The most important question asked at last week’s Democratic debate in Las Vegas did not create much of a stir. It set off no pyrotechnics between Senator Hillary Clinton and her rivals, caused no tsunami in the blogosphere, incited no pundits to new heights of hyperbole.
It did, however, cut to the heart of how the party’s presidential candidates see the world and America’s place in it.
CNN moderator Wolf Blitzer asked simply, “Is human rights more important than American national security?”
The inquiry came in the midst of a discussion about Pakistan and its authoritarian leader, Pervez Musharraf. Some candidates—Senator Chris Dodd, and, more nebulously, Mrs. Clinton—indicated that they would give national security primacy. Governor Bill Richardson asserted that human rights were more important.

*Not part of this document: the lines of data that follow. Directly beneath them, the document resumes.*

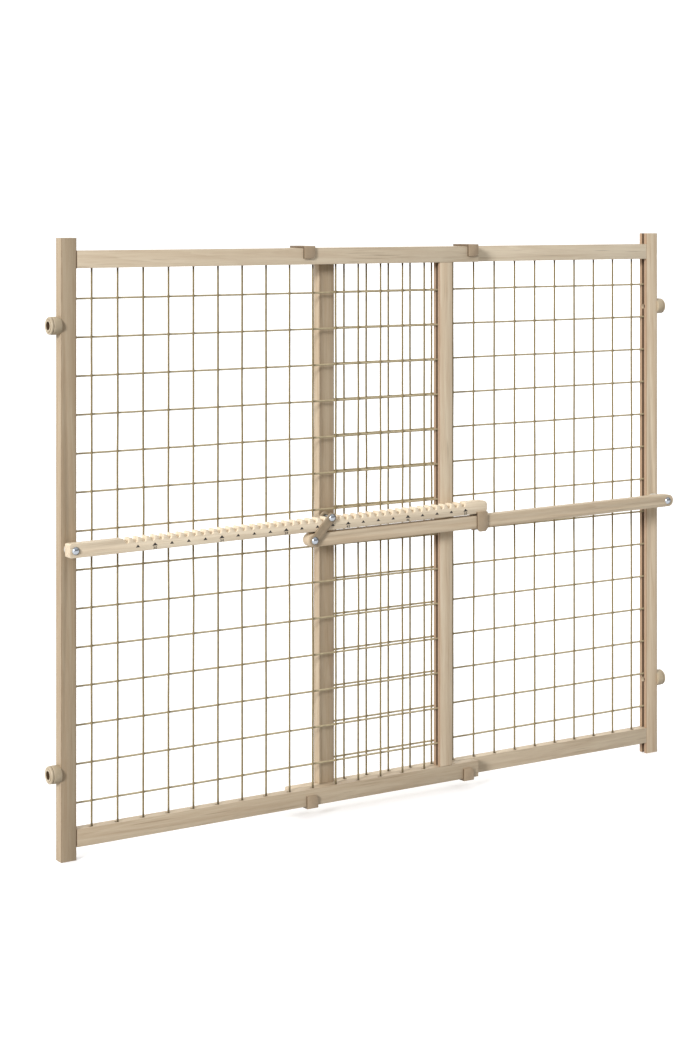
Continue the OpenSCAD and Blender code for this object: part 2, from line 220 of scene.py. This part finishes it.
# How light each stick's wood is, partly its own tone and partly painted light and shade; the others are 1
TONE_AND_SHADE = {"left_post": 0.62, "rear_stile": 0.72, "front_top_rail": 1.02, "right_post": 0.94,
        "front_bottom_rail": 0.84, "rear_top_rail": 1.16, "rear_bottom_rail": 0.95,
        "notched_bar": 1.18, "latch_bar": 0.90}
RAW_AND_SHADED_WOOD = (0.290, 0.165, 0.090)     # the grooved face: unsanded wood, darkened further by painted shade
SLOT_SHADE = (0.120, 0.070, 0.038)    # painted shade inside a groove
GROOVED = {"left_post": 1, "rear_stile": 1, "front_stile": -1, "right_post": -1}
# How strong the painted shade along each stick's arrises is; the others are 0.3
ARRIS_SHADE = {"left_post": 1.0, "right_post": 0.6, "notched_bar": 0.12}


def wood(node, along, tilt=0.0, warmth=0.0):
    """Pale close-grained wood for a stick. along is the grain's axis, 0 for X or 2 for Z."""
    name = "wood_" + node
    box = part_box(node)
    draw = random.Random(name)
    n = Nodes(name)
    centre = (box[0] + box[1]) / 2
    half = (box[1] - box[0]) / 2
    if tilt:
        half.z = BAR_HALF_H
    turned = n.mapped(place=(-centre.x, -centre.y, -centre.z))
    if tilt:
        turned = n.mapped(turn=(0, tilt, 0), source=turned)
    stretch = [1.0, 1.0, 1.0]
    stretch[along] = 0.045
    shift = [draw.uniform(-4, 4) for _ in range(3)]
    grain = n.mapped(scale=stretch, place=shift, source=turned)

    # Wide growth bands, narrow bands in them, and fine fibres
    wander = n.noise(grain, 28, 3, 0.55, 0.6)
    bands = n.span(n.noise(grain, 95, 4, 0.6, 1.2), 0.36, 0.66)
    lines = n.rings(grain, 62, 9.0)
    fibres = n.noise(grain, 900, 2, 0.6)
    stretch[along] = 0.02
    along_pores = n.mapped(scale=stretch, place=shift[::-1], source=turned)
    pores = n.span(n.noise(along_pores, 620, 1, 0.4), 0.66, 0.76)
    cloud = n.noise(turned, 9, 2)

    depth = n.math("MULTIPLY", bands, 0.42)
    depth = n.math("ADD", depth, n.math("MULTIPLY", lines, 0.20))
    depth = n.math("ADD", depth, n.math("MULTIPLY", n.span(wander, 0.35, 0.7), 0.22))
    depth = n.math("ADD", depth, n.math("MULTIPLY", n.math("SUBTRACT", fibres, 0.5), 0.55))
    depth = n.math("ADD", depth, n.math("MULTIPLY", n.math("SUBTRACT", cloud, 0.5), 0.35), clamp=True)
    # the stick's own tone together with its painted light and shade
    tone_and_shade = TONE_AND_SHADE.get(node, 1.0)
    tint = (tone_and_shade, tone_and_shade ** 1.12, tone_and_shade ** 1.28)    # darker wood is warmer too
    light = tuple(c * t for c, t in zip(LIGHT_WOOD, tint))
    dark = tuple(c * t * w for c, t, w in zip(DARK_WOOD, tint, (1 + warmth, 1, 1 - warmth)))
    colour = n.blend(depth, light, dark)
    colour = n.blend(n.math("MULTIPLY", pores, 0.45), colour, PORE_AND_SHADE_WOOD)

    # Painted shade along the arrises: how near the closest long edge is
    near = n.parts(turned)
    others = [i for i in range(3) if i != along]
    gaps = [n.math("SUBTRACT", half[i], n.math("ABSOLUTE", near[i])) for i in others]
    edge = n.span(n.math("MAXIMUM", *gaps), 0.2 * MM, 1.5 * MM, 1, 0)
    wear_and_shade = n.math("MULTIPLY", edge, n.span(n.noise(turned, 70, 2), 0.3, 0.7, 0.4, 0.8))
    wear_and_shade = n.math("MULTIPLY", wear_and_shade, ARRIS_SHADE.get(node, 0.3))
    colour = n.blend(wear_and_shade, colour, PORE_AND_SHADE_WOOD)

    # The grooved face: raw wood with painted shade, and painted shade deep in the groove
    if node in GROOVED:
        inward = n.math("MULTIPLY", near[0], GROOVED[node])
        face = n.span(inward, half.x - 0.7 * MM, half.x - 0.4 * MM, 0, 0.75)
        colour = n.blend(face, colour, RAW_AND_SHADED_WOOD)
        deep = n.span(inward, half.x - SLOT_DEPTH, half.x - SLOT_DEPTH + 0.5 * MM)
        narrow = n.span(n.math("ABSOLUTE", near[1]), SLOT_HALF_W, SLOT_HALF_W + 0.4 * MM, 0.9, 0)
        colour = n.blend(n.math("MULTIPLY", deep, narrow), colour, SLOT_SHADE)

    # End grain drinks the finish and is darker
    facing = n.math("ABSOLUTE", n.parts(n.coords.outputs["Normal"])[along])
    to_end = n.math("SUBTRACT", half[along], n.math("ABSOLUTE", near[along]))
    end = n.math("MULTIPLY", n.span(facing, 0.8, 0.95), n.span(to_end, 6 * MM, 9 * MM, 1, 0))
    pith = n.rings(n.mapped(turn=(0.4, 0.5, 0.3), source=turned), 110, 2.5)
    colour = n.blend(n.math("MULTIPLY", end, n.span(pith, 0, 1, 0.25, 0.6)), colour, DARK_WOOD)

    rough = n.math("ADD", n.span(fibres, 0.3, 0.7, 0.50, 0.66), n.math("MULTIPLY", pores, 0.12))
    height = n.math("SUBTRACT", n.math("MULTIPLY", fibres, 0.6), n.math("MULTIPLY", pores, 0.7))
    relief = n.bump(height, 0.35, 0.12 * MM)
    return n.set(Base_Color=colour, Roughness=rough, Normal=relief, Specular_IOR_Level=0.35)


# ---- Wire, plastic, rubber and metal ----

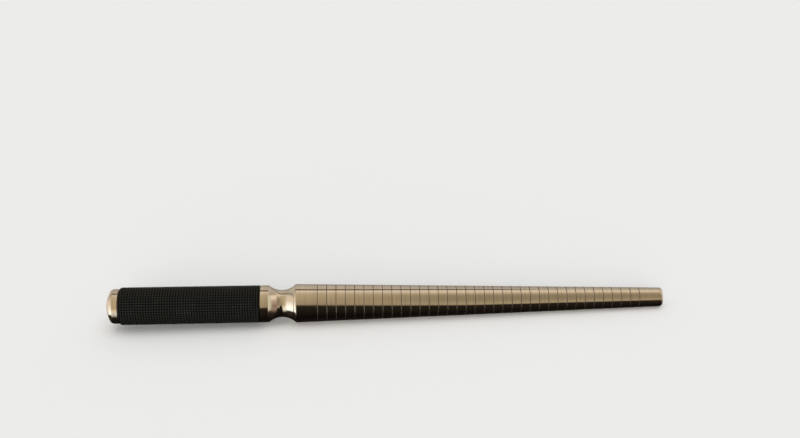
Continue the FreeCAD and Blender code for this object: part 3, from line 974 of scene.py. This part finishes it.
def soft_lamp(name, *, place, spread_deg, strength):
    """A wide, soft, distant light from a direction, which matt surfaces see and mirrored ones don't."""
    light = bpy.data.lights.new(name, "SUN")
    light.angle = math.radians(spread_deg)
    light.energy = strength
    lamp = bpy.data.objects.new(name, light)
    lamp.location = place
    lamp.rotation_euler = Vector(place).to_track_quat("Z", "Y").to_euler()
    lamp.visible_glossy = False
    bpy.context.scene.collection.objects.link(lamp)


def set_camera():
    """The camera looks down on the mandrel's front from a little towards its tip."""
    yaw = math.radians(CAMERA_YAW_DEG)
    down = math.radians(CAMERA_DOWN_DEG)
    ahead = Vector((math.sin(yaw) * math.cos(down), math.cos(yaw) * math.cos(down), -math.sin(down)))
    right = ahead.cross(Vector((0, 0, 1))).normalized()
    turn = Matrix.Rotation(-math.radians(CAMERA_ROLL_DEG), 3, ahead)
    right = turn @ right
    up = right.cross(ahead)
    data = bpy.data.cameras.new("camera")
    data.lens = CAMERA_LENS
    data.sensor_width = CAMERA_SENSOR
    camera = bpy.data.objects.new("camera", data)
    turning = Matrix((right, up, -ahead)).transposed().to_4x4()
    camera.matrix_world = Matrix.Translation(CAMERA_PLACE) @ turning
    bpy.context.scene.collection.objects.link(camera)
    bpy.context.scene.camera = camera


# ---- Put together ------------------------------------------------------------------------------------


def place_piece(piece, material, node=None):
    """Paint a piece, let it ride on the mandrel and stand for its CAD node."""
    paint(piece, material)
    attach(piece, "root")
    if node:
        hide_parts(node)


plate = plated_metal("nickel_plate")
place_piece(mandrel_body(), plate, "mandrel_body")
place_piece(end_cap(), plate, "end_cap")
place_piece(grip_sleeve(), black_grip(), "grip_sleeve")
place_piece(size_numerals(), numeral_ink())

steel = plain_steel()
paint(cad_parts["cap_washer"], washer_nylon())
paint(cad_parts["tie_stud"], steel)
paint(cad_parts["grip_dowel"], steel)

lay_floor()
light_world()
soft_lamp("front_light", place=(-0.2, -1.9, 0.42), spread_deg=40.0, strength=2.0)
soft_lamp("top_light", place=(0.1, -0.3, 1.6), spread_deg=60.0, strength=0.75)
set_camera()
bpy.context.scene.view_settings.view_transform = "Standard"
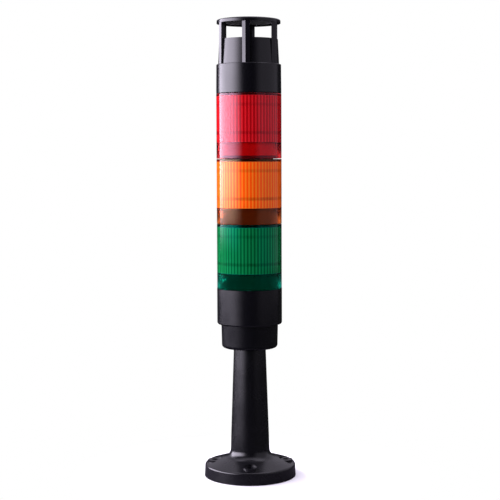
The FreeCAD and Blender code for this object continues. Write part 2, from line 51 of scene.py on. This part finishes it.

But the way in which the question was framed reflected a fundamental and habitual error in foreign policy thinking.
Two ideas hold enormous sway: first, that a commitment to human rights and a commitment to national security are mutually exclusive, or at least in constant tension with each other; second, that realism in international affairs inevitably involves choosing the latter over the former.
The consensus that has built up around these notions is profoundly unhealthy.
One candidate, Senator Barack Obama, addressed this point more clearly and effectively than anyone else on the stage:
“The concepts are not contradictory, Wolf,” he told the CNN anchor. “They are complementary.”
Mr. Obama added:
“The more we see repression, the more there are no outlets for how people can express themselves and their aspirations, the worse off we’re going to be, and the more anti-American sentiment there is going to be in the Middle East. We keep on making this mistake.”
Indeed we do – and the dwindling regard for the U.S. across the Middle East and in many parts of the developing world is the dismal result.
Simply declaring American support for democracy, liberty and human rights will not solve the world’s problems. This administration provides a signal example of how fine rhetoric comes to naught when it is applied selectively or not acted upon at all.
Mr. Bush’s second inaugural address, which proclaimed freedom as “the permanent hope of mankind, the hunger in dark places, the longing of the soul” struck an epic tone. Those lofty ambitions soon sagged and expired.
Placing the promotion of human rights and democracy at the core of American foreign policy would not be without costs. Those costs—primarily, the election of governments that would not be especially pliable to Washington’s will—would have to be paid before the benefits would likely be seen.
But the longer-term payoffs would include an increase in the U.S.’s stature and moral authority, and a decline in anti-Americanism. Such developments would be profoundly significant, because they would help siphon off the support that some radical groups vituperatively opposed to the U.S. currently enjoy.
There is, in any case, good reason to believe that the doom-laden pronouncements of the self-described foreign policy “realists” may be exaggerated in several instances.
In Pakistan, for example, de facto U.S. support for Mr. Musharraf continues, and is justified on the basis that the general serves as a bulwark against Islamic extremism.
In fact, support for Islamicists in Pakistan is weak. The main coalition of religious parties received only 11.1 per cent of the vote in the last general election in 2002. The former cricket star Imran Khan busily capitalizes on his sporting fame in Pakistan and parts of the West to promote himself as a political player among the Islamists. His party received a mere 0.8 per cent of the votes in 2002.